> _Given task_:
Print exactly those lines that run from the beginning of the data to the line bearing "the hollow up.", inclusive.

> _Supplied information_:
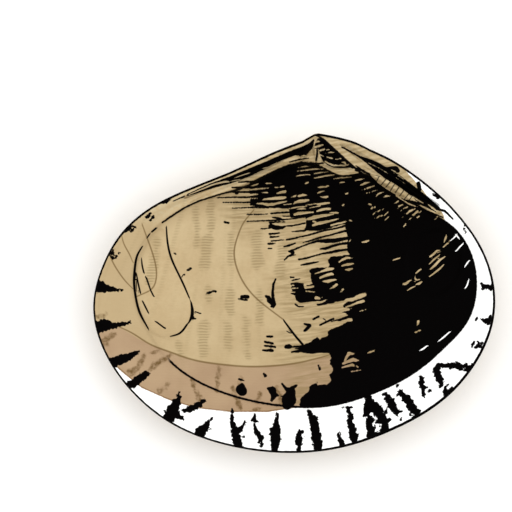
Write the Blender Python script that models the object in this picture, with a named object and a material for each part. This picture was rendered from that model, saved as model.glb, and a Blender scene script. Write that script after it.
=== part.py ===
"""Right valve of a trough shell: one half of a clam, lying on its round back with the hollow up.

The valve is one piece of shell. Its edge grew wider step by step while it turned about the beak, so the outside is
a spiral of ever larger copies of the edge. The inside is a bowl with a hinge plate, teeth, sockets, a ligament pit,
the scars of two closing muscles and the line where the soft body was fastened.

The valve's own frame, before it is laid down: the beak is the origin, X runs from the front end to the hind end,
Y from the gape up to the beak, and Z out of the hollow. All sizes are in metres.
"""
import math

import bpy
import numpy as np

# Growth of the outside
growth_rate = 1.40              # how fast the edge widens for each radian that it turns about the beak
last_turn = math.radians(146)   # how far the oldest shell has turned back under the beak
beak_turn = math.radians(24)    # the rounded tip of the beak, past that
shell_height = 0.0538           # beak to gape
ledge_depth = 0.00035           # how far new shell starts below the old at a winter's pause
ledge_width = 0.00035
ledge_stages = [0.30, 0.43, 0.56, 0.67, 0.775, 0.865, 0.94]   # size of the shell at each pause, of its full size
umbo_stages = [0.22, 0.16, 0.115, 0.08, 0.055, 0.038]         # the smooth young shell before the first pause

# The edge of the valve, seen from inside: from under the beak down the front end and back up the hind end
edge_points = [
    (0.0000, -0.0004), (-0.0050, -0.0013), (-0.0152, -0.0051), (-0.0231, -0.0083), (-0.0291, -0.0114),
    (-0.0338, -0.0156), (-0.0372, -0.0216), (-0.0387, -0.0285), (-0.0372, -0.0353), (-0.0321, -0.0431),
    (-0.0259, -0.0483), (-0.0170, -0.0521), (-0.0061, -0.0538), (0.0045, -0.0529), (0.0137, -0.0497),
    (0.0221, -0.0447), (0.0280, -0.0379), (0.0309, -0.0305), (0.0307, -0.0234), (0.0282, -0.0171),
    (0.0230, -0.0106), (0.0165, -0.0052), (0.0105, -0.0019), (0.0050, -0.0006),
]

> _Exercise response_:
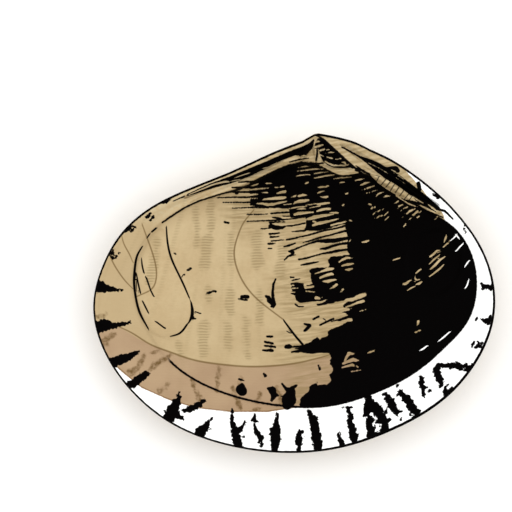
Write the Blender Python script that models the object in this picture, with a named object and a material for each part. This picture was rendered from that model, saved as model.glb, and a Blender scene script. Write that script after it.
=== part.py ===
"""Right valve of a trough shell: one half of a clam, lying on its round back with the hollow up.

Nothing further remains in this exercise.